─── EXCERPTED DATA
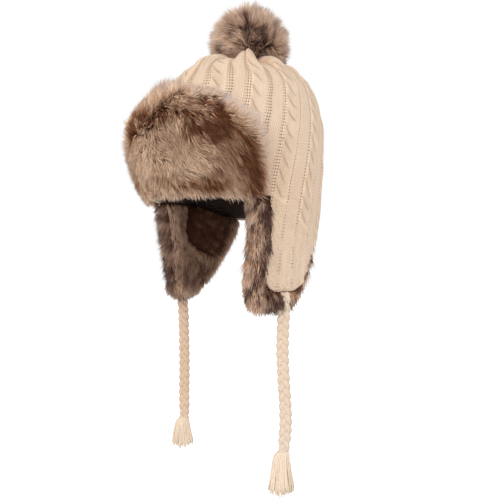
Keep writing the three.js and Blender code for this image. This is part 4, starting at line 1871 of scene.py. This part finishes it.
@dataclass(frozen=True)
class CrownLining:
    """Short dark plush that lines the crown."""

    columns: int = 96
    gap: float = 0.4
    plush: float = 5.0
    rise: float = 1.5
    hairs: int = 3000
    pile: float = 6.0
    coat: Coat = Coat(1.1, 12.0, 0.4)
    seed: int = 51
    heights: tuple[float, ...] = (
        0, 8, 18, 30, 42, 55, 68, 80, 92, 104, 115, 125, 134, 142, 149, 155, 160, 164, 167, 169.5,
    )

    def build(self, finish: Material) -> Piece:
        """Build the lining, a closed dome with short pile inside.

        Args:
            finish: The piece's material.

        Returns:
            The piece.
        """
        rng = np.random.default_rng(self.seed)
        angle = (360.0 * np.arange(self.columns) / self.columns)[None, :]
        z = np.maximum(np.array(self.heights), self.rise)[:, None]
        wall = KnitCrown().wall.at(z) + self.gap
        outer = FORM.point(angle, z, -wall)
        swell = ripple(outer, 60.0, 52)
        inner = FORM.point(angle, z, -wall - self.plush + 0.8 * swell)
        grid = np.concatenate([inner[::-1], outer])
        tone = np.ones(grid.shape[:2])
        body = shell(grid, {"tone": tone, "chance": tone * 0.3})
        closed = np.concatenate([inner, inner[:, :1]], axis=1)
        roots = scatter(closed, self.hairs, rng, inward=True)
        back, up, _ = FORM.axes(*FORM.where(roots.points))
        lie = roots.normals * 0.8 - up * 0.6 + back * 0.1
        parts, tips = self.coat.grow(roots, lie, np.full(self.hairs, self.pile), rng)
        hairs = shaded(parts, 0.75 + 0.25 * ripple(tips, 30.0, 53), np.full(self.hairs, 0.1))
        return make_piece("plush_lining", joined([body, hairs]), finish, Slot.PLUSH, ["crown_lining"])


@dataclass(frozen=True)
class Pompom:
    """Fur ball on the gathered top."""

    centre: tuple[float, float, float] = (0.0, 20.0, 194.0)
    core: float = 29.0
    reach: float = 53.0
    seat: float = 171.2
    hairs: int = 15500
    coat: Coat = Coat(1.05, 70.0, 0.45, bend=0.5, stray=0.1, uneven=0.07)
    columns: int = 48
    rows: int = 25
    steepest: float = 88.0
    seed: int = 61
    kept_seed: int = 68
    parting_angle: float = 42.0
    partings: tuple[Patch, ...] = (
        Patch(1, 14, 15, 20, 0.5), Patch(16, 0, 7, 8, 0.42), Patch(-8, 23, 7, 8, 0.3),
        Patch(-25, 12, 4, 18, 0.4),
    )

    @property
    def sideways(self) -> Array:
        """Direction across the side where the fur parts."""
        turn = math.radians(self.parting_angle)
        return np.array([math.cos(turn), math.sin(turn), 0.0])

    def build(self, finish: Material) -> Piece:
        """Build the pompom, cut off where it sits on the crown.

        Args:
            finish: The piece's material.

        Returns:
            The piece.
        """
        rng = np.random.default_rng(self.seed)
        middle = np.array(self.centre)
        turn = np.radians(np.arange(self.columns) * (360.0 / self.columns))
        level = np.radians(np.linspace(-self.steepest, self.steepest, self.rows))
        ball = np.stack([
            np.cos(level)[:, None] * np.cos(turn),
            np.cos(level)[:, None] * np.sin(turn),
            np.repeat(np.sin(level)[:, None], len(turn), axis=1),
        ], axis=-1)
        grid = middle + ball * self.core
        grid[..., 2] = np.maximum(grid[..., 2], self.seat)
        tone = np.ones(grid.shape[:2])
        body = shell(grid, {"tone": tone, "chance": tone * 0.3})
        closed = np.concatenate([ball, ball[:, :1]], axis=1)
        roots = scatter(middle + closed * self.core, self.hairs, rng)
        roots.normals = unit(roots.points - middle)
        swirl = np.stack([ripple(roots.points, 30.0, seed) for seed in (62, 63, 64)], axis=-1)
        lie = roots.normals + 0.42 * swirl
        lie -= 0.2 * self.sideways * self.facing(roots.normals)[:, None]
        length = (self.reach - self.core) * (1.0 + 0.06 * ripple(roots.points, 24.0, 65))
        high = roots.normals[:, 2]
        crest = 0.07 * np.exp(-((high - 0.9) / 0.07) ** 2) - 0.12 * smoothstep(0.93, 1.0, high)
        length = length * (1.0 + crest) * (1.0 + 0.08 * np.exp(-((high - 0.68) / 0.16) ** 2))
        length = np.where(high < -0.2, length * 0.9, length)
        parts, tips = self.coat.grow(roots, lie, length, rng)
        kept = tips[:, 2] > self.seat - 9.0
        hairs = self.only(self.toned(parts, tips, rng), kept)
        return make_piece("fur_pompom", joined([body, hairs]), finish, Slot.FUR, ["pompom"])

    def facing(self, directions: Array) -> Array:
        """Return how far directions point to the front left, where the fur parts."""
        return smoothstep(0.0, 0.6, directions @ np.cross(self.sideways, UP))

    def toned(self, parts: MeshParts, tips: Array, rng: Random) -> MeshParts:
        """Shade the hairs, darkest in the parting at the front left.

        Args:
            parts: The hairs.
            tips: The hairs' tips.
            rng: Random source.

        Returns:
            The shaded hairs.
        """
        away = tips - np.array(self.centre)
        right, up = away @ self.sideways, away[:, 2]
        parting = sum(patch.at(right - patch.across, up - patch.up) for patch in self.partings)
        tone = 0.32 + parting * self.facing(unit(away)) + 0.14 * smoothstep(8.0, 30.0, right)
        tone = tone + 0.26 * ripple(tips, 28.0, 66) + 0.24 * ripple(tips, 12.0, 67)
        frost = 0.5 + 0.3 * rng.random(len(tone)) - 0.5 * tone
        return shaded(parts, tone, frost)

    def only(self, parts: MeshParts, kept: Array) -> MeshParts:
        """Drop some hairs.

        Args:
            parts: The hairs.
            kept: Mask of the hairs to keep.

        Returns:
            The kept hairs.
        """
        points = parts.points.reshape(-1, HAIR_POINTS, 3)[kept]
        rebuilt = Coat.meshed(points, np.random.default_rng(self.kept_seed))
        for key, value in parts.values.items():
            rebuilt.values[key] = value.reshape(-1, HAIR_POINTS)[kept].ravel()
        return rebuilt


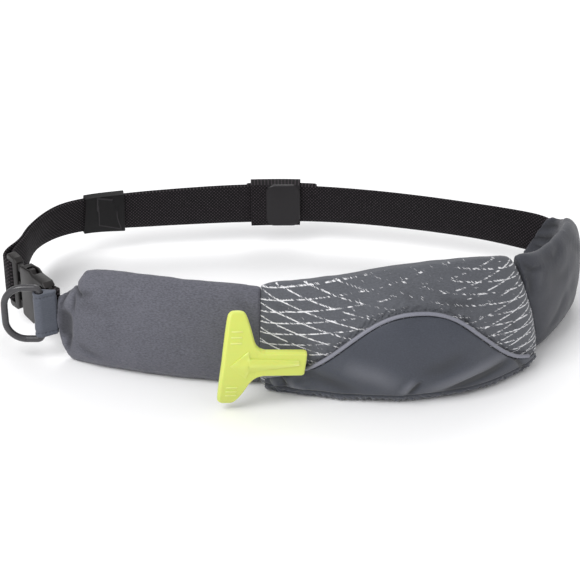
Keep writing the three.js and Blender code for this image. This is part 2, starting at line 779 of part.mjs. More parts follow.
──────
* [EXERCISE AIM]:
Reproduce each record exactly, leaving nothing out.

* [OUTPUT FOR THIS EXERCISE]:
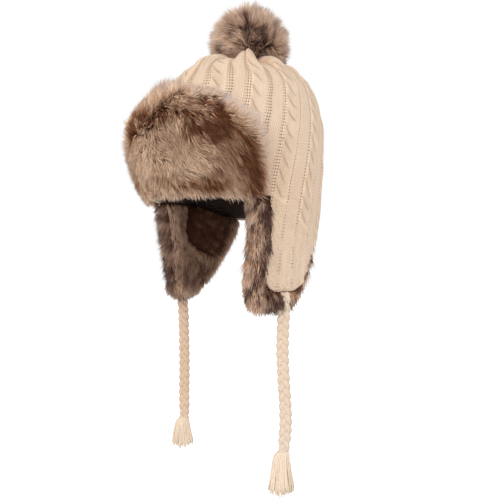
Keep writing the three.js and Blender code for this image. This is part 4, starting at line 1871 of scene.py. This part finishes it.
@dataclass(frozen=True)
class CrownLining:
    """Short dark plush that lines the crown."""

    columns: int = 96
    gap: float = 0.4
    plush: float = 5.0
    rise: float = 1.5
    hairs: int = 3000
    pile: float = 6.0
    coat: Coat = Coat(1.1, 12.0, 0.4)
    seed: int = 51
    heights: tuple[float, ...] = (
        0, 8, 18, 30, 42, 55, 68, 80, 92, 104, 115, 125, 134, 142, 149, 155, 160, 164, 167, 169.5,
    )

    def build(self, finish: Material) -> Piece:
        """Build the lining, a closed dome with short pile inside.

        Args:
            finish: The piece's material.

        Returns:
            The piece.
        """
        rng = np.random.default_rng(self.seed)
        angle = (360.0 * np.arange(self.columns) / self.columns)[None, :]
        z = np.maximum(np.array(self.heights), self.rise)[:, None]
        wall = KnitCrown().wall.at(z) + self.gap
        outer = FORM.point(angle, z, -wall)
        swell = ripple(outer, 60.0, 52)
        inner = FORM.point(angle, z, -wall - self.plush + 0.8 * swell)
        grid = np.concatenate([inner[::-1], outer])
        tone = np.ones(grid.shape[:2])
        body = shell(grid, {"tone": tone, "chance": tone * 0.3})
        closed = np.concatenate([inner, inner[:, :1]], axis=1)
        roots = scatter(closed, self.hairs, rng, inward=True)
        back, up, _ = FORM.axes(*FORM.where(roots.points))
        lie = roots.normals * 0.8 - up * 0.6 + back * 0.1
        parts, tips = self.coat.grow(roots, lie, np.full(self.hairs, self.pile), rng)
        hairs = shaded(parts, 0.75 + 0.25 * ripple(tips, 30.0, 53), np.full(self.hairs, 0.1))
        return make_piece("plush_lining", joined([body, hairs]), finish, Slot.PLUSH, ["crown_lining"])


@dataclass(frozen=True)
class Pompom:
    """Fur ball on the gathered top."""

    centre: tuple[float, float, float] = (0.0, 20.0, 194.0)
    core: float = 29.0
    reach: float = 53.0
    seat: float = 171.2
    hairs: int = 15500
    coat: Coat = Coat(1.05, 70.0, 0.45, bend=0.5, stray=0.1, uneven=0.07)
    columns: int = 48
    rows: int = 25
    steepest: float = 88.0
    seed: int = 61
    kept_seed: int = 68
    parting_angle: float = 42.0
    partings: tuple[Patch, ...] = (
        Patch(1, 14, 15, 20, 0.5), Patch(16, 0, 7, 8, 0.42), Patch(-8, 23, 7, 8, 0.3),
        Patch(-25, 12, 4, 18, 0.4),
    )

    @property
    def sideways(self) -> Array:
        """Direction across the side where the fur parts."""
        turn = math.radians(self.parting_angle)
        return np.array([math.cos(turn), math.sin(turn), 0.0])

    def build(self, finish: Material) -> Piece:
        """Build the pompom, cut off where it sits on the crown.

        Args:
            finish: The piece's material.

        Returns:
            The piece.
        """
        rng = np.random.default_rng(self.seed)
        middle = np.array(self.centre)
        turn = np.radians(np.arange(self.columns) * (360.0 / self.columns))
        level = np.radians(np.linspace(-self.steepest, self.steepest, self.rows))
        ball = np.stack([
            np.cos(level)[:, None] * np.cos(turn),
            np.cos(level)[:, None] * np.sin(turn),
            np.repeat(np.sin(level)[:, None], len(turn), axis=1),
        ], axis=-1)
        grid = middle + ball * self.core
        grid[..., 2] = np.maximum(grid[..., 2], self.seat)
        tone = np.ones(grid.shape[:2])
        body = shell(grid, {"tone": tone, "chance": tone * 0.3})
        closed = np.concatenate([ball, ball[:, :1]], axis=1)
        roots = scatter(middle + closed * self.core, self.hairs, rng)
        roots.normals = unit(roots.points - middle)
        swirl = np.stack([ripple(roots.points, 30.0, seed) for seed in (62, 63, 64)], axis=-1)
        lie = roots.normals + 0.42 * swirl
        lie -= 0.2 * self.sideways * self.facing(roots.normals)[:, None]
        length = (self.reach - self.core) * (1.0 + 0.06 * ripple(roots.points, 24.0, 65))
        high = roots.normals[:, 2]
        crest = 0.07 * np.exp(-((high - 0.9) / 0.07) ** 2) - 0.12 * smoothstep(0.93, 1.0, high)
        length = length * (1.0 + crest) * (1.0 + 0.08 * np.exp(-((high - 0.68) / 0.16) ** 2))
        length = np.where(high < -0.2, length * 0.9, length)
        parts, tips = self.coat.grow(roots, lie, length, rng)
        kept = tips[:, 2] > self.seat - 9.0
        hairs = self.only(self.toned(parts, tips, rng), kept)
        return make_piece("fur_pompom", joined([body, hairs]), finish, Slot.FUR, ["pompom"])

    def facing(self, directions: Array) -> Array:
        """Return how far directions point to the front left, where the fur parts."""
        return smoothstep(0.0, 0.6, directions @ np.cross(self.sideways, UP))

    def toned(self, parts: MeshParts, tips: Array, rng: Random) -> MeshParts:
        """Shade the hairs, darkest in the parting at the front left.

        Args:
            parts: The hairs.
            tips: The hairs' tips.
            rng: Random source.

        Returns:
            The shaded hairs.
        """
        away = tips - np.array(self.centre)
        right, up = away @ self.sideways, away[:, 2]
        parting = sum(patch.at(right - patch.across, up - patch.up) for patch in self.partings)
        tone = 0.32 + parting * self.facing(unit(away)) + 0.14 * smoothstep(8.0, 30.0, right)
        tone = tone + 0.26 * ripple(tips, 28.0, 66) + 0.24 * ripple(tips, 12.0, 67)
        frost = 0.5 + 0.3 * rng.random(len(tone)) - 0.5 * tone
        return shaded(parts, tone, frost)

    def only(self, parts: MeshParts, kept: Array) -> MeshParts:
        """Drop some hairs.

        Args:
            parts: The hairs.
            kept: Mask of the hairs to keep.

        Returns:
            The kept hairs.
        """
        points = parts.points.reshape(-1, HAIR_POINTS, 3)[kept]
        rebuilt = Coat.meshed(points, np.random.default_rng(self.kept_seed))
        for key, value in parts.values.items():
            rebuilt.values[key] = value.reshape(-1, HAIR_POINTS)[kept].ravel()
        return rebuilt


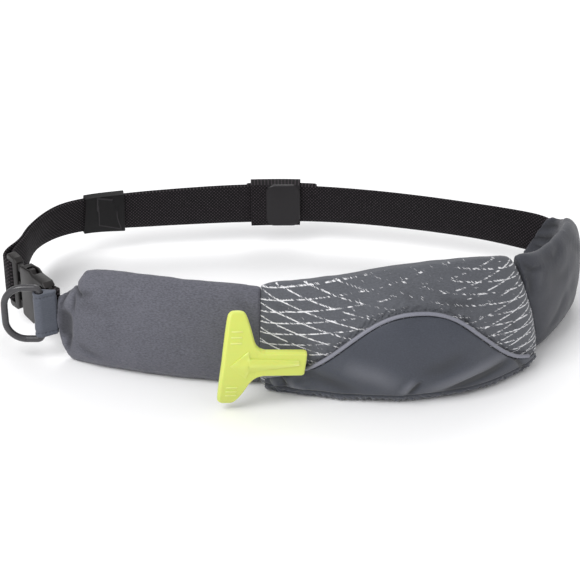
Keep writing the three.js and Blender code for this image. This is part 2, starting at line 779 of part.mjs. More parts follow.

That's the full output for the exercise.